顶着一众诧异的视线,林冬回手带上屋门,冷眼扫了下杨树根,又转脸看向方岳坤:“方局,杨树根是悬案组正在调查的案件的关联人,所以——”
“等会等会,”罗家楠促声打断,“林队,我们这审伤二吉那枪手的事儿呢,您的案子,先往后潲潲,潲潲啊。”
林冬侧目而视,语气稍显犀利:“我不是来抢你案子的,罗家楠。”
——那你来干嘛的?一声不吭冲特么审讯室里来,提前打个电话不行么?
眼瞅着罗家楠脖子一梗瞪起眼,方岳坤心说——得,要掐。遂及时出言化解可能出现的争执:“既然来了就跟着一起听吧。”
“林队,来,坐这儿。”
随着话音,飞鹰队长葛英雄起身让座。他与林冬之间没什么交情,主要是看在罗家楠他爸罗卫东的面子上。罗卫东是前飞鹰队队长,也是他师父,从罗卫东那论,他跟罗家楠算师兄弟。
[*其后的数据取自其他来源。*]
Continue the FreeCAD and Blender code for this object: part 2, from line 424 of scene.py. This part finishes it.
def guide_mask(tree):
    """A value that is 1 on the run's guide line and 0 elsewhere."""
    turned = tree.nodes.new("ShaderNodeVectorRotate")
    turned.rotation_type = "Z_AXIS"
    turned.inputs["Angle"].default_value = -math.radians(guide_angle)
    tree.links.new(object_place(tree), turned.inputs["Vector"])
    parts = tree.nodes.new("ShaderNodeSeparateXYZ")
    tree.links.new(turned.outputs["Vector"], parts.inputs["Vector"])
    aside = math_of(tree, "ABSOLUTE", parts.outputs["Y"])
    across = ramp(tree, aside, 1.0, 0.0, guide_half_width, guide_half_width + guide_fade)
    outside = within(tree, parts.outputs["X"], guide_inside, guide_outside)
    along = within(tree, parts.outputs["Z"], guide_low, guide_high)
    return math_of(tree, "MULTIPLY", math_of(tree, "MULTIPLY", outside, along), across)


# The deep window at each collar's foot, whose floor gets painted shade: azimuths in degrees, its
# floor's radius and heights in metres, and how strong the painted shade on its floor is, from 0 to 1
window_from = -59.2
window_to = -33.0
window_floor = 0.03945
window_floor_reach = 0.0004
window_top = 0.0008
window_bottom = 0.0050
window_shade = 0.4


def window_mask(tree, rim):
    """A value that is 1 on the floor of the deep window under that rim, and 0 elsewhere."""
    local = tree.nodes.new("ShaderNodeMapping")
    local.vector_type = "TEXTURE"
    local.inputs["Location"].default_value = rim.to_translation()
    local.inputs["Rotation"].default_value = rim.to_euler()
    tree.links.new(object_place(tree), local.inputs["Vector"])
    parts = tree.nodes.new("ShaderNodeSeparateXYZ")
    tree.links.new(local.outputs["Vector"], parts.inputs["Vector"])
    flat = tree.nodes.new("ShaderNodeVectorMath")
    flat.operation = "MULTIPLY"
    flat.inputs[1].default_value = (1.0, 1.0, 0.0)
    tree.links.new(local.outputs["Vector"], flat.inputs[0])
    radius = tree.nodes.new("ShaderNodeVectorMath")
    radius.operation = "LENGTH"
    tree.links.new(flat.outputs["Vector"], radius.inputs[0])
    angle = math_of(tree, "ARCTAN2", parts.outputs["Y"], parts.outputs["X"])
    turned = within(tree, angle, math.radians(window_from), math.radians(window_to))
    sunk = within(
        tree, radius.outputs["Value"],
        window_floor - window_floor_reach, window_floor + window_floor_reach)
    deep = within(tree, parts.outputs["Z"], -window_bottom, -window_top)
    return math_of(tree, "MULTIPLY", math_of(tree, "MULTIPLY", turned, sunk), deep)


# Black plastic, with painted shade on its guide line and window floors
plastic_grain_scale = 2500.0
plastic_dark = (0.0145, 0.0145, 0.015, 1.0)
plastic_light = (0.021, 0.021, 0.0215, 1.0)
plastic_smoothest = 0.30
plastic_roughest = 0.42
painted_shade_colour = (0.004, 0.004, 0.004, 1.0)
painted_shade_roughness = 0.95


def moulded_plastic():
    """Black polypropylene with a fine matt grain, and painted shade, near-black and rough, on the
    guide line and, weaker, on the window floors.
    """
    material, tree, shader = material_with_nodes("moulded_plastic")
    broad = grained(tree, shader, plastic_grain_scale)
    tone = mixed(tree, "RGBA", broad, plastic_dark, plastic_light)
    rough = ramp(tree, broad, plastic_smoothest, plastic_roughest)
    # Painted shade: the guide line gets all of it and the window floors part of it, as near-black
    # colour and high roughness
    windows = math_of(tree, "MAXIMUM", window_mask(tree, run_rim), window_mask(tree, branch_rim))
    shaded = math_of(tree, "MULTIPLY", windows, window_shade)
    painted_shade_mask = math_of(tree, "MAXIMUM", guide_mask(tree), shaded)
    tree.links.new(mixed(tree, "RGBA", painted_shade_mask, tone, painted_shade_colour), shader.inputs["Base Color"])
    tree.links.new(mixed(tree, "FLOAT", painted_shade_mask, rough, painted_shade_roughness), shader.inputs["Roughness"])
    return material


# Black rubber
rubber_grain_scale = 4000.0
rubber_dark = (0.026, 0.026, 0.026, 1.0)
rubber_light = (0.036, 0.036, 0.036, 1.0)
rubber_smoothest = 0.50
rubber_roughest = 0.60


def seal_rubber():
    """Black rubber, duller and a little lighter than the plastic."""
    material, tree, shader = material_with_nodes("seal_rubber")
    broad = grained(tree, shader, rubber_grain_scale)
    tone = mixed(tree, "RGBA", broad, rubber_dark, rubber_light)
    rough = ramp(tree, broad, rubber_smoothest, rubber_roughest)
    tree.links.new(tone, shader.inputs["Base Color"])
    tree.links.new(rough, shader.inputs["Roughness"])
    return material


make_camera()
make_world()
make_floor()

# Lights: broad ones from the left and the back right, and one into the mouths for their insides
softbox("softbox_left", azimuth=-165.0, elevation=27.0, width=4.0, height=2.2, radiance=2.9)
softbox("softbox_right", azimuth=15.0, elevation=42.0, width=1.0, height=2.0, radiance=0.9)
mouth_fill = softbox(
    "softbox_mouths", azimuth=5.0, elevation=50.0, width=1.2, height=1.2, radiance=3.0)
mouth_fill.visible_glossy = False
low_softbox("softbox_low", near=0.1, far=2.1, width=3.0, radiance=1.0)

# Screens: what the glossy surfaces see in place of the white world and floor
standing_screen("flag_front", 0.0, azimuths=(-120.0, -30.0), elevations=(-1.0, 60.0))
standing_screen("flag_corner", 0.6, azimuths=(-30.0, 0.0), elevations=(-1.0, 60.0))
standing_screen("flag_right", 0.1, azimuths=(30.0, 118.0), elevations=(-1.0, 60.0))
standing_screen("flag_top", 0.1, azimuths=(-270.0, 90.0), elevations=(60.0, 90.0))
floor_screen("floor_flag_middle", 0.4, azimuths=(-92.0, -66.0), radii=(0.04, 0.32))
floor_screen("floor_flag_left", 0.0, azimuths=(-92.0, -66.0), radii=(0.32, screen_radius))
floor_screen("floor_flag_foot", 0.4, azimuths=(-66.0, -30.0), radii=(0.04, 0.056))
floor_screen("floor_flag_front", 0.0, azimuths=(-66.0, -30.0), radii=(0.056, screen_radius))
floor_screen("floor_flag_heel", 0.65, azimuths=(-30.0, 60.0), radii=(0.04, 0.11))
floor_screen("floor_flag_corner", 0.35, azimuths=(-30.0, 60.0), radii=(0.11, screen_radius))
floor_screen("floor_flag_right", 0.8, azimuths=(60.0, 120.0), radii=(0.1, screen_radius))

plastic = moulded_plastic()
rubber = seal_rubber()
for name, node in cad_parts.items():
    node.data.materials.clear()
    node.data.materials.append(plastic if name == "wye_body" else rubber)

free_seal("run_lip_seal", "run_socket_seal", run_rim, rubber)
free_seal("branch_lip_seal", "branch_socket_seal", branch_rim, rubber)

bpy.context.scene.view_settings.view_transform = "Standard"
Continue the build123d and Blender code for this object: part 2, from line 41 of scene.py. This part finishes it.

老领导的儿子什么脾气,他再清楚不过,同时对林冬为人处世的方式也有所耳闻。林冬带着股子来者不善的架势进门,说话还冲,别回头罗家楠脾气上来,这俩再打起来。
然而实际情况是,就算林冬说话再冲,罗家楠也不可能跟对方动手——藏獒打布偶,欺负人么那不是?
“不用,葛队,让林队坐我这。”胡文治也站起身。
秦骁回手往自己刚才坐的椅子一指:“坐我那也行。”
“你们坐,我在医院坐一天了,就想站会。”
林冬抬手示意大家坐下。人家葛英雄不过客套一下,缓和气氛,这点眼力价再没有,他别混了。可着审讯室看,除了罗家楠就属他最年轻,级别虽然比胡文治秦骁他们都高,但那都是前辈,哪有他坐着让人家站着的道理?